I'm no expert on tree aging, but this red oak could easily be 100 or 125 years old, and since the wire is pretty close to the center it means the fence was set when the tree was just a tiny sapling, dating the wire to perhaps the late 1800's.  This recalls a different contrast in the New England landscape, one that happened slowly over the better part of a century.  A hundred years ago this land as well as most of the Lakes Region and much of New Hampshire was completely cleared of forest for farming, for lumber, and then for grazing.  Picture all the land around the lakes as fields rather that forest;  it's a stark contrast that happened slowly over so many years it was hardly noticed.
A typical New England landscape in the late 1800s

Another tree farther down the fence line has died and almost completely rotted away, again showing the age of the fence.
Wood around the wire indicates the size of this tree before decay set in

It appears that scar tissue grown to isolate a foreign object is more rot-resistant than the rest of the tree.

I also found a pretty ambitious pileated woodpecker excavation project.

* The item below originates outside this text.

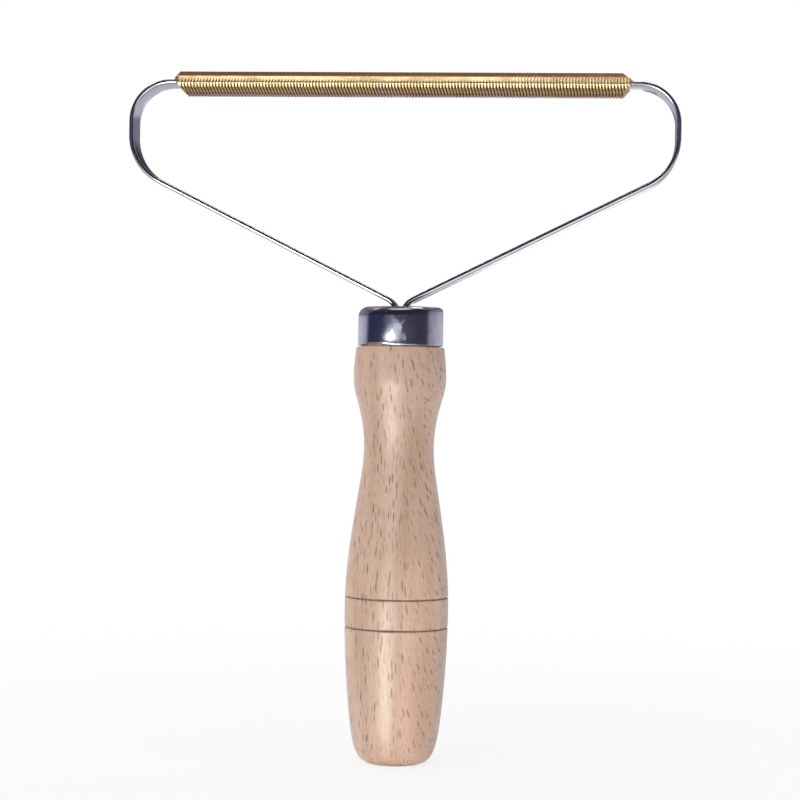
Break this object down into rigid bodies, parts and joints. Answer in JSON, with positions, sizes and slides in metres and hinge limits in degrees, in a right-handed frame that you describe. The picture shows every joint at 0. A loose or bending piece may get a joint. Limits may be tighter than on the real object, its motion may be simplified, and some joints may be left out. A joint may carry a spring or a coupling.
{
  "type": "pet hair removal brush",
  "caption": "Hand scraper for pet hair: turned wooden handle, steel ferrule, flat steel strip bent to a wide triangular loop, and a ribbed brass sleeve along the loop's top.",
  "frame": {"origin": "centre of the handle's flat end", "axes": "+Z along the handle towards the ribbed sleeve, +X along the sleeve, and the front faces -Y"},
  "size_m": [0.1462, 0.0276, 0.1833],
  "materials": {
    "beech": "sanded beech with dark flecks and two burnt lines",
    "polished_ferrule_steel": "polished, with fine scratches",
    "strip_steel": "polished",
    "brass": "ribbed, bright on the ridges and darker between them",
    "pin_steel": "plain"
  },
  "bodies": {
    "root": {"wood_handle": "beech", "steel_ferrule": "polished_ferrule_steel", "frame_strip": "strip_steel", "brass_head": "brass", "tang_pin": "pin_steel"}
  },
  "joints": []
}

It's hard to see, but the bottom is about 3" below the opening
This looks like a nice future residence for some bird or rodent.  And speaking of rodents, it sure was strange to see the chipmunks struggling to get through a foot of new soft snow.  They probably aren't enjoying the change back to winter any more than many humans, but at least we can appreciate the restored winter splendor.

Sunday, March 4, 2018

March 4, 2018 - The animals are stirring

Meteorological spring arrived on March first and brought with it spring weather and other early signs of the coming season.  The chipmunks are out and running around on top of the snow looking for food and chasing one another to defend their territory.
On lookout duty

Gray squirrels are out all winter but their food supplies must be shrinking as they are spending more time under, around, and on the feeders.  Sometimes they'll hang upside down to eat.

Other times they'll take a seed up to the top in their teeth and put on a safety belt while they dine.

One morning after a slight dusting of snow there was a set of weasel tracks passing right through a major squirrel hang-out spot.
Where squirrel and weasel meet
Weasel tracks

I've had two reports of bear-sightings already, so the bird feeders are about to disappear for the season even though I haven't seen any bear signs around Lake Wicwas.  Earlier in the winter I saw this example of just how committed bears are to getting to something that smells like food.

This deer feeding is station made of strong, hard plastic, but Mr. Bear had no problem tearing a hole through it to sample the contents once he couldn't get in through the top.  
Nice teeth

Roads around the Lakes Region have already been posted which is a good indicator that the sap is flowing.  Sure enough, the row of sugar maples beside Lakeland School has been tapped.
The sap is flowing

Before the rain this weekend there was enough snow to allow snowshoeing and we enjoyed a beautiful trek with longtime friends up to the White Mountain Ledge in the Hamlin Conservation Area.
A beautiful day for a hike

One of the highlights of the trip was hearing two Barred Owls caterwauling with each other in the middle of the afternoon - probably a pair, as barred owls are just entering their mating season which runs through April. But it could have been two males, each trying to outdo the other with the quality of their haunting baritone voice.

Let's hope there are a few more opportunities for winter activities in the cards.  It would be nice to reschedule the snowshoe tour that was cancelled yesterday due to poor ice conditions; by Saturday there were gaping holes around the shoreline and large pools of water collecting on the surface of the ice.

Want even more encouraging signs of spring?  In the warmest locations there are even a few shoots of new green life pushing up through the soil.
But don't unpack those swimsuits yet - there is still over 20 inches of ice out in the middle of the lake!